[Records from a collection]

[BEGIN]

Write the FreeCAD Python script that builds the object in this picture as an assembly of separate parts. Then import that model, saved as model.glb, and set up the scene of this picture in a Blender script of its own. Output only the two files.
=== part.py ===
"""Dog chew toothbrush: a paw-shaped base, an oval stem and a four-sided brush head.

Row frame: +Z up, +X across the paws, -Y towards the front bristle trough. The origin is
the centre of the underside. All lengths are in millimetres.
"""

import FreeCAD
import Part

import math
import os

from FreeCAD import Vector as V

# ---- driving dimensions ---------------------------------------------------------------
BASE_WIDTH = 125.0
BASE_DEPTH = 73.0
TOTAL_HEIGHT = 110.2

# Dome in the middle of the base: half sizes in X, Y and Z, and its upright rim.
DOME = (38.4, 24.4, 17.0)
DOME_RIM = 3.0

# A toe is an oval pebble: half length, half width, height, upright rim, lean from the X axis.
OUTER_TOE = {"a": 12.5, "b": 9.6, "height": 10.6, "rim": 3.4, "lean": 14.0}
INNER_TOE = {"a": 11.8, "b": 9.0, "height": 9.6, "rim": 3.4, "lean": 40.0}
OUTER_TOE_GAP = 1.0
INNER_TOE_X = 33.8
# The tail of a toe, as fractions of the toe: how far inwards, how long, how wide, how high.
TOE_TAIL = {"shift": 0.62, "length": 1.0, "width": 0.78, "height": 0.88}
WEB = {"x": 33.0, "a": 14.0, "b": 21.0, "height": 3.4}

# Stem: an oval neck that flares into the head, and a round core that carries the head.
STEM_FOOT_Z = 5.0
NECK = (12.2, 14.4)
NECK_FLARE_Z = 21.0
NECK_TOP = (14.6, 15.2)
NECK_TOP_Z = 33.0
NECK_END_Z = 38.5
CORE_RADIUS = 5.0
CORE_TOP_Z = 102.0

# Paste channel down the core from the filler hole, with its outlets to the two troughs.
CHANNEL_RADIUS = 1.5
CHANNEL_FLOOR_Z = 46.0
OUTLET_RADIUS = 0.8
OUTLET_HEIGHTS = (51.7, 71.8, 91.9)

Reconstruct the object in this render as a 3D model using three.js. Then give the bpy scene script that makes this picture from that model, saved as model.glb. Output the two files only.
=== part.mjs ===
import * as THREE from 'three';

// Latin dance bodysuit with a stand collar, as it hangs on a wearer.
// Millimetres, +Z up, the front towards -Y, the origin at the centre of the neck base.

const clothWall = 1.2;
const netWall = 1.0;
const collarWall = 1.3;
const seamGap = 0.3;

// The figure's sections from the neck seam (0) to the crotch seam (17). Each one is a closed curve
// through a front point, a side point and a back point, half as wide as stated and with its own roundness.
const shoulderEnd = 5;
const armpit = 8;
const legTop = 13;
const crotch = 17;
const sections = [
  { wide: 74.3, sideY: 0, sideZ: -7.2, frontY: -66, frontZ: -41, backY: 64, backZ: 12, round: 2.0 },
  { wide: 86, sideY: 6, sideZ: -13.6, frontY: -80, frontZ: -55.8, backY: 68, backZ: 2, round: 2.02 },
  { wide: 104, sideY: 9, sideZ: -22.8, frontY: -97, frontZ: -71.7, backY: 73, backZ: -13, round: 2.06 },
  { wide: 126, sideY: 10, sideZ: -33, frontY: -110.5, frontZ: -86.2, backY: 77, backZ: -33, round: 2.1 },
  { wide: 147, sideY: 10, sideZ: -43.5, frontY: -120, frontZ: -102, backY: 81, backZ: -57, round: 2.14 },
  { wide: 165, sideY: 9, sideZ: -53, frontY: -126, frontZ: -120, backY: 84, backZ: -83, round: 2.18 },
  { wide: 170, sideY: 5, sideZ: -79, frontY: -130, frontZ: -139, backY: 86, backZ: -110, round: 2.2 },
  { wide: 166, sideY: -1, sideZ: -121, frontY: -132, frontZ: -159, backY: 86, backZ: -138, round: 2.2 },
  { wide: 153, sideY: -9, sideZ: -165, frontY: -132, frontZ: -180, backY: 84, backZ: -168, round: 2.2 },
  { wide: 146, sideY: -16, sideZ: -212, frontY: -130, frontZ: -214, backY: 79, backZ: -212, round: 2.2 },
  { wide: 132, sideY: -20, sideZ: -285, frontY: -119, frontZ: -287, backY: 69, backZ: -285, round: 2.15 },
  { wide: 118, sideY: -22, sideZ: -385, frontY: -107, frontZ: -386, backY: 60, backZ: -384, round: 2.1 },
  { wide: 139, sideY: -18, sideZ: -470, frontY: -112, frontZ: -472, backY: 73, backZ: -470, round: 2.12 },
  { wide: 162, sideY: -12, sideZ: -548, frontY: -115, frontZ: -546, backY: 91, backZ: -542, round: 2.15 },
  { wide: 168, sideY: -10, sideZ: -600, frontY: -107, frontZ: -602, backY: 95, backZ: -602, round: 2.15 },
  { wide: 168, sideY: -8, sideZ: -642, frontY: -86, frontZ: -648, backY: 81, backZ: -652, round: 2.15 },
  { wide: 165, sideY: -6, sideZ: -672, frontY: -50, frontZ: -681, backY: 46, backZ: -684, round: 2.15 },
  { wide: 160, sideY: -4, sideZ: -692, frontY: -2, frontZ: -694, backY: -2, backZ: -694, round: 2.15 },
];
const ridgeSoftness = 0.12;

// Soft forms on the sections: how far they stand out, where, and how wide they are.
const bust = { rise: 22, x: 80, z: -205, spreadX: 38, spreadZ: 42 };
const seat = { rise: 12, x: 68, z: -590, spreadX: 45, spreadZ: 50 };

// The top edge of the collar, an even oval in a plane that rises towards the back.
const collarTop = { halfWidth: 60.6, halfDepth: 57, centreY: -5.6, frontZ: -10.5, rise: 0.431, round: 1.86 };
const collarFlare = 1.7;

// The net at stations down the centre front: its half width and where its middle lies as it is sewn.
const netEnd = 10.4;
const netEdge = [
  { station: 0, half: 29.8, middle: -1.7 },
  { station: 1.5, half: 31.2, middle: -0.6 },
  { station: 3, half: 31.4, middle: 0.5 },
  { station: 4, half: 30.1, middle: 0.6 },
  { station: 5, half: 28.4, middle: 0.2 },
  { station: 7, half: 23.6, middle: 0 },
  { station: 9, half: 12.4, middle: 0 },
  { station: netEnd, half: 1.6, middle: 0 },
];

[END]

Return every line exactly.

Write the FreeCAD Python script that builds the object in this picture as an assembly of separate parts. Then import that model, saved as model.glb, and set up the scene of this picture in a Blender script of its own. Output only the two files.
=== part.py ===
"""Dog chew toothbrush: a paw-shaped base, an oval stem and a four-sided brush head.

Row frame: +Z up, +X across the paws, -Y towards the front bristle trough. The origin is
the centre of the underside. All lengths are in millimetres.
"""

import FreeCAD
import Part

import math
import os

from FreeCAD import Vector as V

# ---- driving dimensions ---------------------------------------------------------------
BASE_WIDTH = 125.0
BASE_DEPTH = 73.0
TOTAL_HEIGHT = 110.2

# Dome in the middle of the base: half sizes in X, Y and Z, and its upright rim.
DOME = (38.4, 24.4, 17.0)
DOME_RIM = 3.0

# A toe is an oval pebble: half length, half width, height, upright rim, lean from the X axis.
OUTER_TOE = {"a": 12.5, "b": 9.6, "height": 10.6, "rim": 3.4, "lean": 14.0}
INNER_TOE = {"a": 11.8, "b": 9.0, "height": 9.6, "rim": 3.4, "lean": 40.0}
OUTER_TOE_GAP = 1.0
INNER_TOE_X = 33.8
# The tail of a toe, as fractions of the toe: how far inwards, how long, how wide, how high.
TOE_TAIL = {"shift": 0.62, "length": 1.0, "width": 0.78, "height": 0.88}
WEB = {"x": 33.0, "a": 14.0, "b": 21.0, "height": 3.4}

# Stem: an oval neck that flares into the head, and a round core that carries the head.
STEM_FOOT_Z = 5.0
NECK = (12.2, 14.4)
NECK_FLARE_Z = 21.0
NECK_TOP = (14.6, 15.2)
NECK_TOP_Z = 33.0
NECK_END_Z = 38.5
CORE_RADIUS = 5.0
CORE_TOP_Z = 102.0

# Paste channel down the core from the filler hole, with its outlets to the two troughs.
CHANNEL_RADIUS = 1.5
CHANNEL_FLOOR_Z = 46.0
OUTLET_RADIUS = 0.8
OUTLET_HEIGHTS = (51.7, 71.8, 91.9)

Reconstruct the object in this render as a 3D model using three.js. Then give the bpy scene script that makes this picture from that model, saved as model.glb. Output the two files only.
=== part.mjs ===
import * as THREE from 'three';

// Latin dance bodysuit with a stand collar, as it hangs on a wearer.
// Millimetres, +Z up, the front towards -Y, the origin at the centre of the neck base.

const clothWall = 1.2;
const netWall = 1.0;
const collarWall = 1.3;
const seamGap = 0.3;

// The figure's sections from the neck seam (0) to the crotch seam (17). Each one is a closed curve
// through a front point, a side point and a back point, half as wide as stated and with its own roundness.
const shoulderEnd = 5;
const armpit = 8;
const legTop = 13;
const crotch = 17;
const sections = [
  { wide: 74.3, sideY: 0, sideZ: -7.2, frontY: -66, frontZ: -41, backY: 64, backZ: 12, round: 2.0 },
  { wide: 86, sideY: 6, sideZ: -13.6, frontY: -80, frontZ: -55.8, backY: 68, backZ: 2, round: 2.02 },
  { wide: 104, sideY: 9, sideZ: -22.8, frontY: -97, frontZ: -71.7, backY: 73, backZ: -13, round: 2.06 },
  { wide: 126, sideY: 10, sideZ: -33, frontY: -110.5, frontZ: -86.2, backY: 77, backZ: -33, round: 2.1 },
  { wide: 147, sideY: 10, sideZ: -43.5, frontY: -120, frontZ: -102, backY: 81, backZ: -57, round: 2.14 },
  { wide: 165, sideY: 9, sideZ: -53, frontY: -126, frontZ: -120, backY: 84, backZ: -83, round: 2.18 },
  { wide: 170, sideY: 5, sideZ: -79, frontY: -130, frontZ: -139, backY: 86, backZ: -110, round: 2.2 },
  { wide: 166, sideY: -1, sideZ: -121, frontY: -132, frontZ: -159, backY: 86, backZ: -138, round: 2.2 },
  { wide: 153, sideY: -9, sideZ: -165, frontY: -132, frontZ: -180, backY: 84, backZ: -168, round: 2.2 },
  { wide: 146, sideY: -16, sideZ: -212, frontY: -130, frontZ: -214, backY: 79, backZ: -212, round: 2.2 },
  { wide: 132, sideY: -20, sideZ: -285, frontY: -119, frontZ: -287, backY: 69, backZ: -285, round: 2.15 },
  { wide: 118, sideY: -22, sideZ: -385, frontY: -107, frontZ: -386, backY: 60, backZ: -384, round: 2.1 },
  { wide: 139, sideY: -18, sideZ: -470, frontY: -112, frontZ: -472, backY: 73, backZ: -470, round: 2.12 },
  { wide: 162, sideY: -12, sideZ: -548, frontY: -115, frontZ: -546, backY: 91, backZ: -542, round: 2.15 },
  { wide: 168, sideY: -10, sideZ: -600, frontY: -107, frontZ: -602, backY: 95, backZ: -602, round: 2.15 },
  { wide: 168, sideY: -8, sideZ: -642, frontY: -86, frontZ: -648, backY: 81, backZ: -652, round: 2.15 },
  { wide: 165, sideY: -6, sideZ: -672, frontY: -50, frontZ: -681, backY: 46, backZ: -684, round: 2.15 },
  { wide: 160, sideY: -4, sideZ: -692, frontY: -2, frontZ: -694, backY: -2, backZ: -694, round: 2.15 },
];
const ridgeSoftness = 0.12;

// Soft forms on the sections: how far they stand out, where, and how wide they are.
const bust = { rise: 22, x: 80, z: -205, spreadX: 38, spreadZ: 42 };
const seat = { rise: 12, x: 68, z: -590, spreadX: 45, spreadZ: 50 };

// The top edge of the collar, an even oval in a plane that rises towards the back.
const collarTop = { halfWidth: 60.6, halfDepth: 57, centreY: -5.6, frontZ: -10.5, rise: 0.431, round: 1.86 };
const collarFlare = 1.7;

// The net at stations down the centre front: its half width and where its middle lies as it is sewn.
const netEnd = 10.4;
const netEdge = [
  { station: 0, half: 29.8, middle: -1.7 },
  { station: 1.5, half: 31.2, middle: -0.6 },
  { station: 3, half: 31.4, middle: 0.5 },
  { station: 4, half: 30.1, middle: 0.6 },
  { station: 5, half: 28.4, middle: 0.2 },
  { station: 7, half: 23.6, middle: 0 },
  { station: 9, half: 12.4, middle: 0 },
  { station: netEnd, half: 1.6, middle: 0 },
];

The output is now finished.